At the same time, Gartner said that more than two-thirds of CX leaders expect increased budgets in 2020, a significant jump from the 47 percent who said they expected budget increases two years ago when the last survey was conducted. However, only 20 percent said that they expected their budget increases to be “significant.” It was up to each respondent to determine what “significant” meant.

“Organizations have matured in their understanding of the business outcomes that CX delivers,” says Augie Ray, a Gartner vice president and analyst covering customer experience. “As a result, the budget outlook is expected to grow to match. This raises the stakes for CX leaders to select metrics that demonstrate impact and prove the value of CX to business results.”

Though the percentage of market leaders who expected increased budgets had grown since the previous survey, Ray says he expected an even higher percentage of CX leaders to expect budget boosts this year, particularly since 86 percent of survey respondents said they expected their companies to compete, at least in part, on the basis of CX within the next two years.

CX leaders have been given more autonomy in designing and executing corporate CX strategies and programs, Ray says. More than one-third (37 percent) of respondents said they were the only ones within their organizations to have responsibility for the corporate voice-of-the-customer program. Additionally, those responsible for defining personas jumped from 37 percent in the previous survey to 54 percent in the current one. Other survey results also pointed to increased responsibilities within the marketing department.

As a result, CMOs need to closely monitor costs, revenue, and other key performance indicators (i.e., customer retention) associated with these programs to demonstrate the financial benefits to C-suite executives who determine budgets, according to Ray. “CMOs need to understand and use data to define the financial benefits of their programs to their organizations.”

Even though it might seem intuitive for CMOs to provide such cost-benefit analyses to justify budget requests, only a little more than one-fifth (22 percent) of those surveyed calculated how customer experience affected corporate financials, according to Ray. Those who had done so received more significant budget increases.

Among metrics, customer satisfaction is key, as the Gartner survey revealed that CX leaders who know how customer satisfaction drives business results get larger budgets.
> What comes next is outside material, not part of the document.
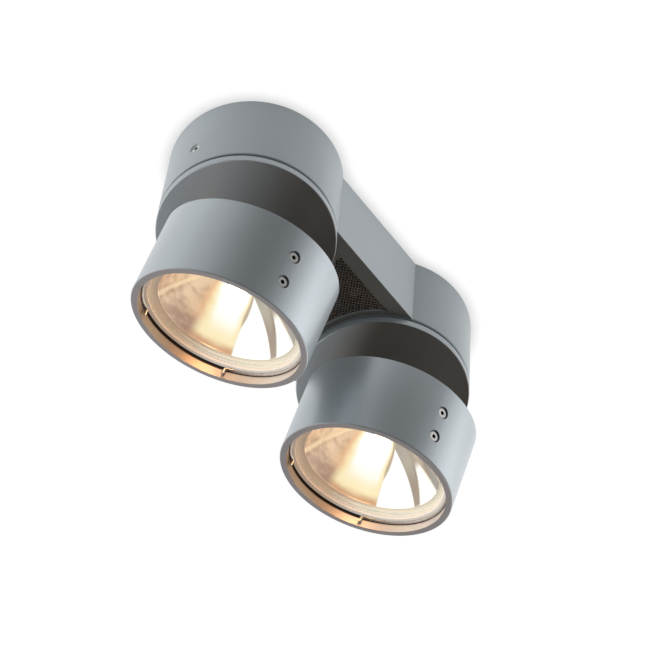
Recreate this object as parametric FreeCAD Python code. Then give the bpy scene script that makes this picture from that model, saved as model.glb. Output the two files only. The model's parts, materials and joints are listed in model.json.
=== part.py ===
import FreeCAD, Part
import math
import os

# Twin ceiling spotlight. The ceiling is the plane z = 0, everything hangs below it, and X runs
# through both canopy axes. Each unit is drawn on the Z axis with its head straight down and its
# hinge towards +X, then tilted, turned and moved to its canopy.

# Housing: two round canopies and the bridge between them
tube_radius = 55.0            # canopies, turntables and heads share it
canopy_distance = 32.0        # between the two canopies
canopy_height = 60.0
canopy_wall = 3.0
canopy_floor = 5.0
duct_width = 38.0             # window in the canopy wall behind the bridge
duct_height = 26.0
duct_level = 30.0             # middle of the window below the ceiling
bridge_width = 90.0
bridge_wall = 2.0
edge_break = 0.5              # chamfer on turned edges

# Vent grille in the underside of the bridge
grille_border = 9.0           # solid strip along the straight sides
grille_end_border = 2.8       # solid strip along the canopies
grille_lap = 2.0              # plate resting on the frame, all round
grille_thickness = 1.2
grille_pitch = 4.2
grille_hole_radius = 1.55     # centre to corner of a square hole

# Bracket on the ceiling
bracket_thickness = 2.0
bracket_width = 36.0
leg_width = 18.0
leg_reach = 46.0
bracket_clearance = 0.4       # bracket to the canopies
ceiling_slot_inset = 13.0     # middle of each slot from the canopy axis, inwards
ceiling_slot_width = 5.5
ceiling_slot_length = 16.0
cable_hole_radius = 9.0
cable_hole_inset = 15.0       # from the inner wall of the second canopy
grommet_bore_radius = 5.0
grommet_lip = 2.5
grommet_lip_thickness = 1.6

# Supply unit and terminals under the bracket
transformer_size = (26.0, 66.0, 36.0)
transformer_rounding = 3.0
transformer_screw_spacing = 24.0
transformer_screw_length = 10.0
terminal_size = (15.0, 30.0, 14.0)
terminal_offset = 17.0        # middle of the block from the canopy axis, outwards
terminal_pole_count = 3
terminal_hole_radius = 2.2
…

To positively demonstrate success and prove the value of CX to business results so that they can increase their budgets, or at least prevent budgets from being cut, Ray recommends that CX leaders do the following:

  • Use customer data to demonstrate CX’s business impact: One of the keys to sustain attention from leaders and collaboration from peers is to make CX matter in terms of the results that are important to them. Prove how satisfied customers drive up revenue, lower churn, reduce costs, and grow the business by combining customer satisfaction data with transaction and operational data.
  • Budget for effective CX execution in the future: Developing a CX budget isn’t just a once-a-year process. Always monitor budget and performance and consistently promote the organization’s CX successes and impacts. It’s important to plan ahead for the annual budgeting process by collaborating with key stakeholders, gathering data, and drafting a persuasive budget to accomplish the organization’s CX goals.

“CX leaders should consistently measure the value of improved customer satisfaction to the organization to justify and sustain growing CX budgets,” Ray says. “This is especially important in a period where many expect an imminent economic recession and organization-wide budget cuts.”